» What you need to do
Please output the lines shown below exactly as they appear.

++++++++++

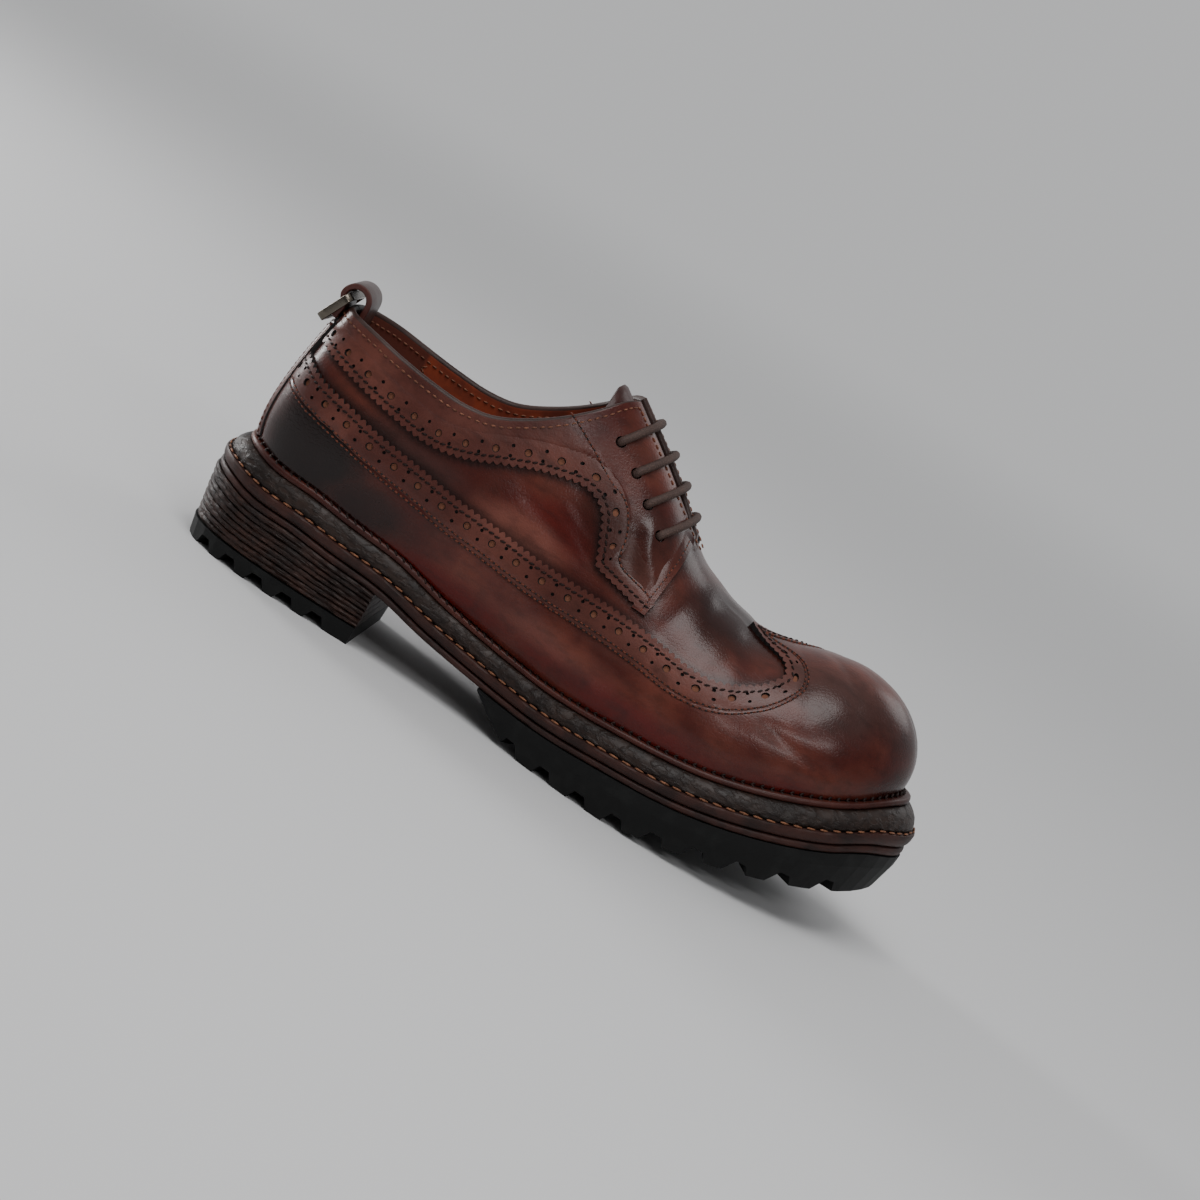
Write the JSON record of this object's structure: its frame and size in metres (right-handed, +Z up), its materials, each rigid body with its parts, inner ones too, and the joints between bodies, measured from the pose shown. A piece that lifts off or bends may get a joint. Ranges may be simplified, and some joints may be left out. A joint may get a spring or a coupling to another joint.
{
  "type": "brogue shoe",
  "caption": "Left longwing brogue derby in burnished leather with a stacked, lugged sole, straight laces and a ring in its pull loop.",
  "frame": {"origin": "middle of the shoe's footprint box, on the ground", "axes": "+X from heel to toe, +Y to the lateral (outer) side, +Z up"},
  "size_m": [0.31, 0.1171, 0.1392],
  "materials": {
    "rubber": "matte black moulded rubber",
    "edge_brown": "raw stacked leather edge, dark brown",
    "edge_grey": "burnished grey-black leather edge",
    "rand_red": "waxed red-brown welt",
    "upper_leather": "hand-burnished oxblood calf, glossy",
    "lining": "tan-orange lining leather, matte",
    "lace": "round waxed cord, taupe brown",
    "gunmetal": "dark gunmetal, satin"
  },
  "bodies": {
    "shoe": {"outsole": "rubber", "heel_top_piece": "rubber", "heel_lift_1": "edge_brown", "heel_lift_2": "edge_brown", "heel_lift_3": "edge_brown", "heel_lift_4": "edge_brown", "runner": "edge_brown", "midsole": "edge_brown", "top_midsole": "edge_grey", "storm_rand": "rand_red", "insole": "lining", "upper": "upper_leather", "tongue": "upper_leather", "wing_cap": "upper_leather", "facing_medial": "upper_leather", "facing_lateral": "upper_leather", "heel_strap": "upper_leather", "pull_loop": "upper_leather", "lace_bar_1": "lace", "lace_bar_2": "lace", "lace_bar_3": "lace", "lace_bar_4": "lace"},
    "ring": {"heel_ring": "gunmetal"}
  },
  "joints": [
    {"name": "ring_swing", "type": "hinge", "parent": "shoe", "child": "ring", "pos_m": [-0.14158, -0.00256, 0.11283], "axis": [0, 1, 0], "range_deg": [0, 150]}
  ]
}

++++++++++

» Worked answer
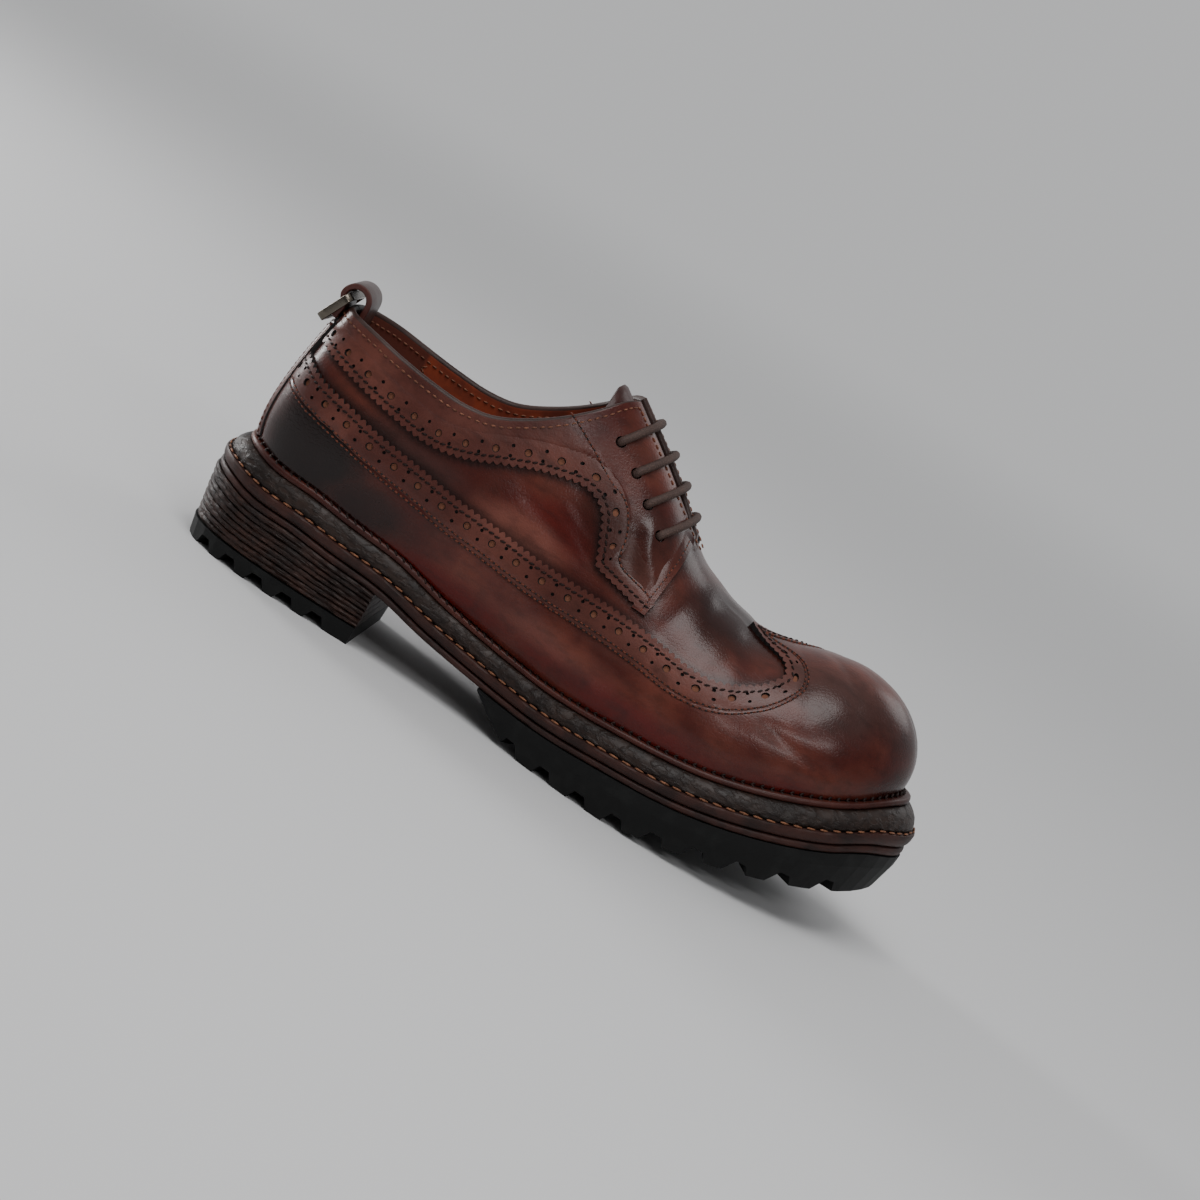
Write the JSON record of this object's structure: its frame and size in metres (right-handed, +Z up), its materials, each rigid body with its parts, inner ones too, and the joints between bodies, measured from the pose shown. A piece that lifts off or bends may get a joint. Ranges may be simplified, and some joints may be left out. A joint may get a spring or a coupling to another joint.
{
  "type": "brogue shoe",
  "caption": "Left longwing brogue derby in burnished leather with a stacked, lugged sole, straight laces and a ring in its pull loop.",
  "frame": {"origin": "middle of the shoe's footprint box, on the ground", "axes": "+X from heel to toe, +Y to the lateral (outer) side, +Z up"},
  "size_m": [0.31, 0.1171, 0.1392],
  "materials": {
    "rubber": "matte black moulded rubber",
    "edge_brown": "raw stacked leather edge, dark brown",
    "edge_grey": "burnished grey-black leather edge",
    "rand_red": "waxed red-brown welt",
    "upper_leather": "hand-burnished oxblood calf, glossy",
    "lining": "tan-orange lining leather, matte",
    "lace": "round waxed cord, taupe brown",
    "gunmetal": "dark gunmetal, satin"
  },
  "bodies": {
    "shoe": {"outsole": "rubber", "heel_top_piece": "rubber", "heel_lift_1": "edge_brown", "heel_lift_2": "edge_brown", "heel_lift_3": "edge_brown", "heel_lift_4": "edge_brown", "runner": "edge_brown", "midsole": "edge_brown", "top_midsole": "edge_grey", "storm_rand": "rand_red", "insole": "lining", "upper": "upper_leather", "tongue": "upper_leather", "wing_cap": "upper_leather", "facing_medial": "upper_leather", "facing_lateral": "upper_leather", "heel_strap": "upper_leather", "pull_loop": "upper_leather", "lace_bar_1": "lace", "lace_bar_2": "lace", "lace_bar_3": "lace", "lace_bar_4": "lace"},
    "ring": {"heel_ring": "gunmetal"}
  },
  "joints": [
    {"name": "ring_swing", "type": "hinge", "parent": "shoe", "child": "ring", "pos_m": [-0.14158, -0.00256, 0.11283], "axis": [0, 1, 0], "range_deg": [0, 150]}
  ]
}